[Rows from a 3D modeling dataset]

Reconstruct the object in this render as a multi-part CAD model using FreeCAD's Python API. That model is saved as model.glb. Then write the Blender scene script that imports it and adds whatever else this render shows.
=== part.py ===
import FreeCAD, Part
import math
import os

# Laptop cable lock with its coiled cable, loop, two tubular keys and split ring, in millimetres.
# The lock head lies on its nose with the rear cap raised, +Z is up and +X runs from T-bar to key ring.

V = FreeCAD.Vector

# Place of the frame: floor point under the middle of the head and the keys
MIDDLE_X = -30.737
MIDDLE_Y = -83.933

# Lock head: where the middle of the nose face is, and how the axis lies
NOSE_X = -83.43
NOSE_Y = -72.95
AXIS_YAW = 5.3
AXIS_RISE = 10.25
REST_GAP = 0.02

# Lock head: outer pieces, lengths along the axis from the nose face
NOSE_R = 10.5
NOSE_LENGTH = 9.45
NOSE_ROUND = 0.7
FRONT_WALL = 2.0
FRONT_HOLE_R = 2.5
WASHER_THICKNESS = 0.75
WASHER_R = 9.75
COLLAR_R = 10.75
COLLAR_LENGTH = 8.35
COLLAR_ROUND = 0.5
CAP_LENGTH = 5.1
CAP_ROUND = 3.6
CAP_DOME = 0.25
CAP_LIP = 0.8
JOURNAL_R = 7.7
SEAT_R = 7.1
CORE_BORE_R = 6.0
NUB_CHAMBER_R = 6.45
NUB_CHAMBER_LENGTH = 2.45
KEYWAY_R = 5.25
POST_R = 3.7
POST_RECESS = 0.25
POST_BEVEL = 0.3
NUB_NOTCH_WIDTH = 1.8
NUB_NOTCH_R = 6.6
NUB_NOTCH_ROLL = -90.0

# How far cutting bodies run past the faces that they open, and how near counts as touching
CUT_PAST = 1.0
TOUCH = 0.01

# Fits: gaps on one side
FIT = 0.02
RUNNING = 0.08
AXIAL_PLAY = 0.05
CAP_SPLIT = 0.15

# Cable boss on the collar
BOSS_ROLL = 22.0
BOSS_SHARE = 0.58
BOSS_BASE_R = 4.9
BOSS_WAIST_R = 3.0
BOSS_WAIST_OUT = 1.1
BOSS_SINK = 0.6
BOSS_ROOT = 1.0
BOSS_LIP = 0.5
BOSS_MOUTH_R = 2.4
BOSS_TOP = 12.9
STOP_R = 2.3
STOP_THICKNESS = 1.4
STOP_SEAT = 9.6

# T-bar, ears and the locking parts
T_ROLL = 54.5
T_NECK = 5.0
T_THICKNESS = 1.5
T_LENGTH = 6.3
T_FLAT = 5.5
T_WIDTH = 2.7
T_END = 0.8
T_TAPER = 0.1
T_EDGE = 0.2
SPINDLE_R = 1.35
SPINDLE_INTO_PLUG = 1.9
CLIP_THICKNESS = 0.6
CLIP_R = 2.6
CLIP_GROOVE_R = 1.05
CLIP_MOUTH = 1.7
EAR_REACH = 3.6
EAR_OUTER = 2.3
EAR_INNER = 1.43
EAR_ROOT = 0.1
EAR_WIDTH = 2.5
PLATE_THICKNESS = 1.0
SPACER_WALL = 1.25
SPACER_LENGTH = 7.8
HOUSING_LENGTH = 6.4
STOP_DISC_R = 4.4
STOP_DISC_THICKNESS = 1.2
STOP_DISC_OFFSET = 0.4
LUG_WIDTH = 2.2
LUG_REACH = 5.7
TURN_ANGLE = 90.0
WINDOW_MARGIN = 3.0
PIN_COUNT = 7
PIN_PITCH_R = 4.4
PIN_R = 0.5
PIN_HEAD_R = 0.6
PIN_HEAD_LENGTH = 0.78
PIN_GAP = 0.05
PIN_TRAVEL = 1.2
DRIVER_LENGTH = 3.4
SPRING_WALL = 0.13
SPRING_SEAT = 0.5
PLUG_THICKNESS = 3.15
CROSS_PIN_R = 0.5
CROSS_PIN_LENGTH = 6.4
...
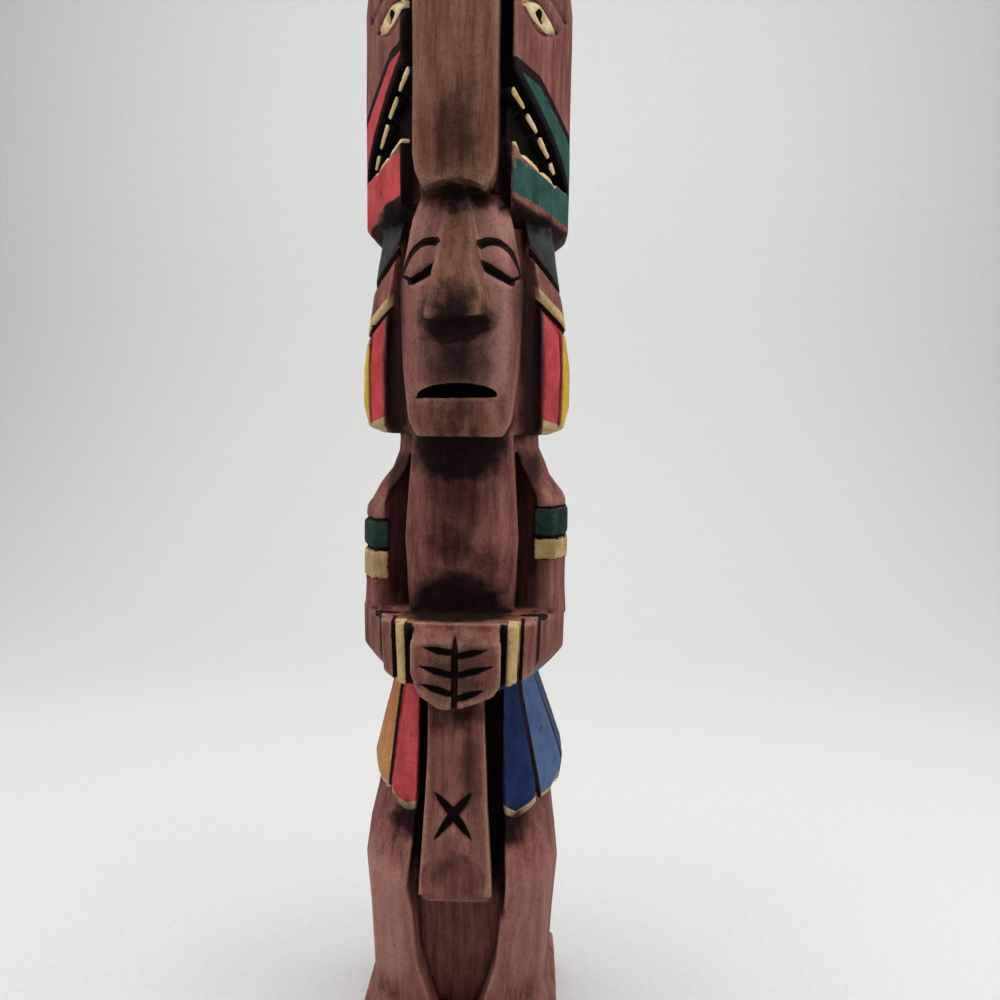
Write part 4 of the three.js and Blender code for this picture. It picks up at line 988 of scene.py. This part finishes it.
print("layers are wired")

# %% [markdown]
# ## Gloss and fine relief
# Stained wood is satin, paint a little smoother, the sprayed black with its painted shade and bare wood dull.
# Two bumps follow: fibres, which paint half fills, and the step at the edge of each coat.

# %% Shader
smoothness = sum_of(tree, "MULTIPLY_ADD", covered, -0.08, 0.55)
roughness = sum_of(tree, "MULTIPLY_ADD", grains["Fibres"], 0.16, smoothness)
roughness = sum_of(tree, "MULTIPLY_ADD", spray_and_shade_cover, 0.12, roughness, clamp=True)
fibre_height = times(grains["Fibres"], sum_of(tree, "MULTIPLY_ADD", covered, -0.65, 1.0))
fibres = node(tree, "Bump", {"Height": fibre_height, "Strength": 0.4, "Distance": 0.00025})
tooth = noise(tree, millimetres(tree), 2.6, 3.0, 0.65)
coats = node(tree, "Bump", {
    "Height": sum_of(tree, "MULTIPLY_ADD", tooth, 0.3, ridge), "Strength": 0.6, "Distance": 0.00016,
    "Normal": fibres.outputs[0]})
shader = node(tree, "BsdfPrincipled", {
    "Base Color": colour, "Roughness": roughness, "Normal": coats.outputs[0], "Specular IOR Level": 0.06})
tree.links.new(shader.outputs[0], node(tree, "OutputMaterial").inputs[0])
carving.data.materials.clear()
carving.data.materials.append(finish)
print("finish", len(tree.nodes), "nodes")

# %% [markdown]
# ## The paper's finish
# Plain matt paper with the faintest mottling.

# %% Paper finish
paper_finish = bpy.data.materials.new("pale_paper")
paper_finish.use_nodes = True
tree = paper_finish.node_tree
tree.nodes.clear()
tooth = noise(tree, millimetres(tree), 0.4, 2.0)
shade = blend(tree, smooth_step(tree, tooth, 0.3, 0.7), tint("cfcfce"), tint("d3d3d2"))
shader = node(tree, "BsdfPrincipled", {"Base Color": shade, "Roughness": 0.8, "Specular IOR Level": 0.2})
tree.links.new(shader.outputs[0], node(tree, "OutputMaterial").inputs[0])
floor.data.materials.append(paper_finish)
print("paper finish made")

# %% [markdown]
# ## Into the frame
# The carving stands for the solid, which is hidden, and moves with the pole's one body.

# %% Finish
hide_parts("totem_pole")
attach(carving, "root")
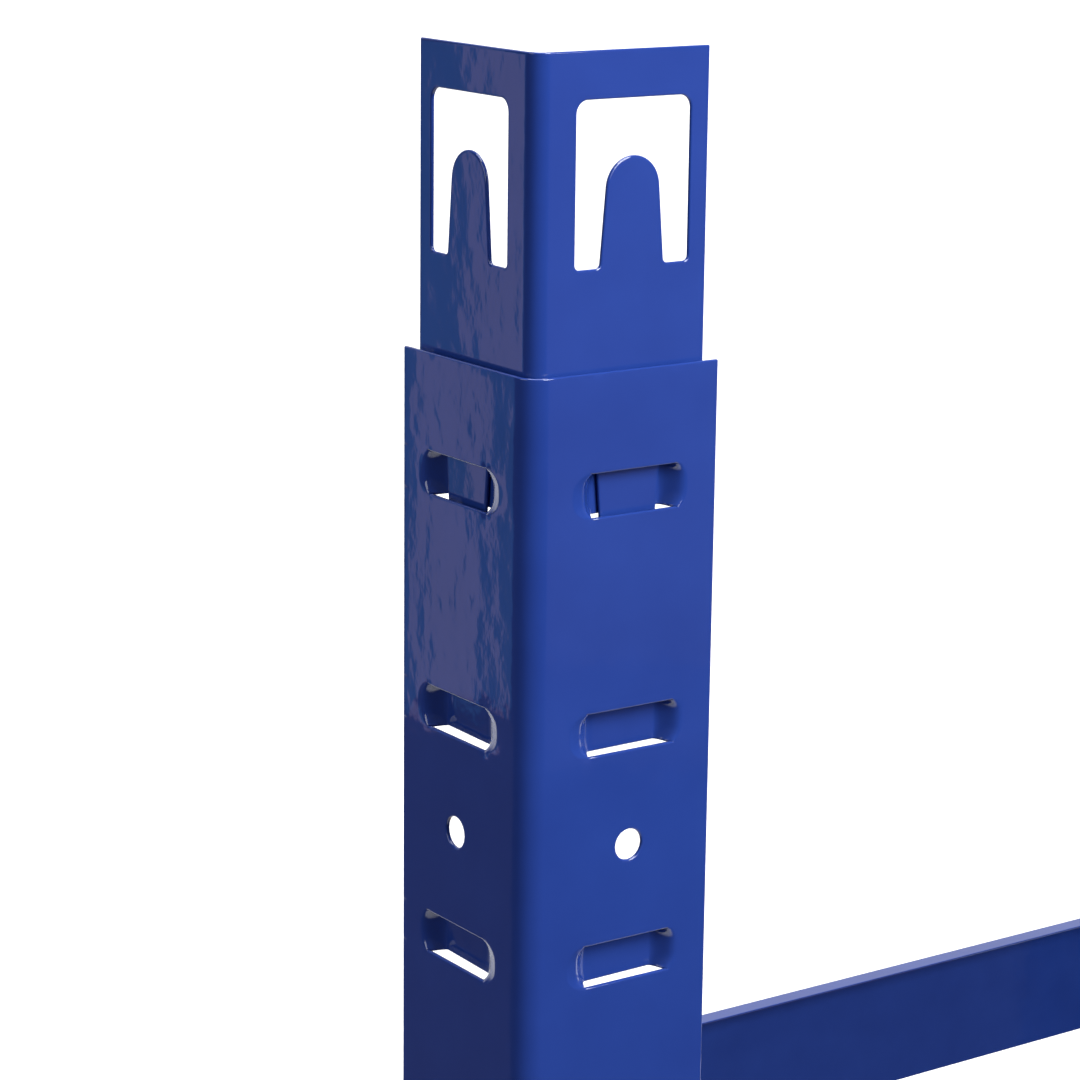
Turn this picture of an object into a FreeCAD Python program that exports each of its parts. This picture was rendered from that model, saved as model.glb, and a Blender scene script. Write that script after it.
---
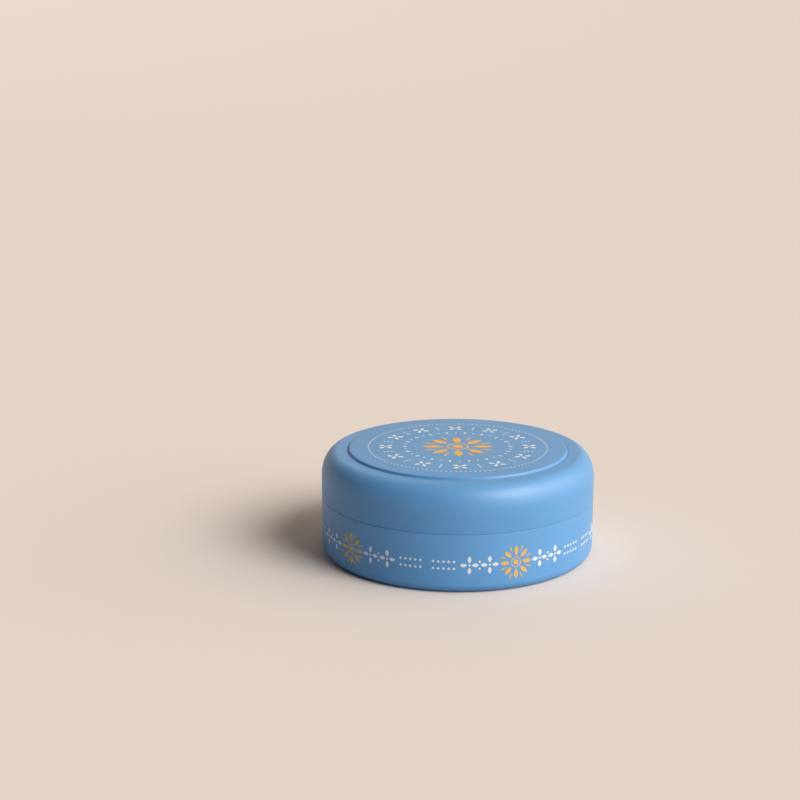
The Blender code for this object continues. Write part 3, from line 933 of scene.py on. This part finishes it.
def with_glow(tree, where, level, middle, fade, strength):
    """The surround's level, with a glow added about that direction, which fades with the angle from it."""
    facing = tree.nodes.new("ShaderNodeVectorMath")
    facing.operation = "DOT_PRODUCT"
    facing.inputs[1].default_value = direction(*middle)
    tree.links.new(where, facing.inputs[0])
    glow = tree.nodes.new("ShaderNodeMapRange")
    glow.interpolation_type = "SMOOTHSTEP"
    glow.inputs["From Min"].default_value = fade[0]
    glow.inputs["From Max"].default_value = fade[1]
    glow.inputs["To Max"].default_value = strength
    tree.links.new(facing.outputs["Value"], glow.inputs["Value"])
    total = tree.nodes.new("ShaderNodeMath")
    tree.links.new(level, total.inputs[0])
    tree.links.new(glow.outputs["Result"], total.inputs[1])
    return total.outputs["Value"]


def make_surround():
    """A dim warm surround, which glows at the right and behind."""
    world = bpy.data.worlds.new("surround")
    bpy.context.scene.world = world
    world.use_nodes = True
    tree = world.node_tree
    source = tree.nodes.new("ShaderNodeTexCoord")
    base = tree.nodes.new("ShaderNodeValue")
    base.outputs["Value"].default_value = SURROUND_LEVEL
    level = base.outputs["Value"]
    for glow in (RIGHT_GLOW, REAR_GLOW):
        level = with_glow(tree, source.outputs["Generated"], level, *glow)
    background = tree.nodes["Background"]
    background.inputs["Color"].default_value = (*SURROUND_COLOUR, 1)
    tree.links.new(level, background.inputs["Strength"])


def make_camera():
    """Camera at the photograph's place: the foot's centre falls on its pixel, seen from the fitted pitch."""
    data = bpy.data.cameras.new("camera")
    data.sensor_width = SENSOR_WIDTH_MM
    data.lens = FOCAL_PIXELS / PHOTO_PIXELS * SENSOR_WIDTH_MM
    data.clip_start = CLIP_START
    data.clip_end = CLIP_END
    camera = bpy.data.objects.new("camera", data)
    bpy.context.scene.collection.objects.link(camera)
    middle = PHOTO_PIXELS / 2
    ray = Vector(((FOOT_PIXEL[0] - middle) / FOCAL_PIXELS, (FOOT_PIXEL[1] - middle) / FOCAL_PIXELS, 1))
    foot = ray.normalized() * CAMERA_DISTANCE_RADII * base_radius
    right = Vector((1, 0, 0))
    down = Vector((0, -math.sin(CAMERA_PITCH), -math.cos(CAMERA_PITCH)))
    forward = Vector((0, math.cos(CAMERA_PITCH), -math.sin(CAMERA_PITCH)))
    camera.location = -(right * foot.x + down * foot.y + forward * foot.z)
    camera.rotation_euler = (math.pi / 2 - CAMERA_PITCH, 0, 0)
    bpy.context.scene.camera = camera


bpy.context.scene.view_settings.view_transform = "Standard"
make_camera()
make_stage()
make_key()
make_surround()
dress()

# SET TASK:
Look above for the line containing "Reconstruct the object". Output from there through the line containing "CAP_SPLIT = 0.15", exactly and inclusively.

# ANSWER TO THIS TASK:
Reconstruct the object in this render as a multi-part CAD model using FreeCAD's Python API. That model is saved as model.glb. Then write the Blender scene script that imports it and adds whatever else this render shows.
=== part.py ===
import FreeCAD, Part
import math
import os

# Laptop cable lock with its coiled cable, loop, two tubular keys and split ring, in millimetres.
# The lock head lies on its nose with the rear cap raised, +Z is up and +X runs from T-bar to key ring.

V = FreeCAD.Vector

# Place of the frame: floor point under the middle of the head and the keys
MIDDLE_X = -30.737
MIDDLE_Y = -83.933

# Lock head: where the middle of the nose face is, and how the axis lies
NOSE_X = -83.43
NOSE_Y = -72.95
AXIS_YAW = 5.3
AXIS_RISE = 10.25
REST_GAP = 0.02

# Lock head: outer pieces, lengths along the axis from the nose face
NOSE_R = 10.5
NOSE_LENGTH = 9.45
NOSE_ROUND = 0.7
FRONT_WALL = 2.0
FRONT_HOLE_R = 2.5
WASHER_THICKNESS = 0.75
WASHER_R = 9.75
COLLAR_R = 10.75
COLLAR_LENGTH = 8.35
COLLAR_ROUND = 0.5
CAP_LENGTH = 5.1
CAP_ROUND = 3.6
CAP_DOME = 0.25
CAP_LIP = 0.8
JOURNAL_R = 7.7
SEAT_R = 7.1
CORE_BORE_R = 6.0
NUB_CHAMBER_R = 6.45
NUB_CHAMBER_LENGTH = 2.45
KEYWAY_R = 5.25
POST_R = 3.7
POST_RECESS = 0.25
POST_BEVEL = 0.3
NUB_NOTCH_WIDTH = 1.8
NUB_NOTCH_R = 6.6
NUB_NOTCH_ROLL = -90.0

# How far cutting bodies run past the faces that they open, and how near counts as touching
CUT_PAST = 1.0
TOUCH = 0.01

# Fits: gaps on one side
FIT = 0.02
RUNNING = 0.08
AXIAL_PLAY = 0.05
CAP_SPLIT = 0.15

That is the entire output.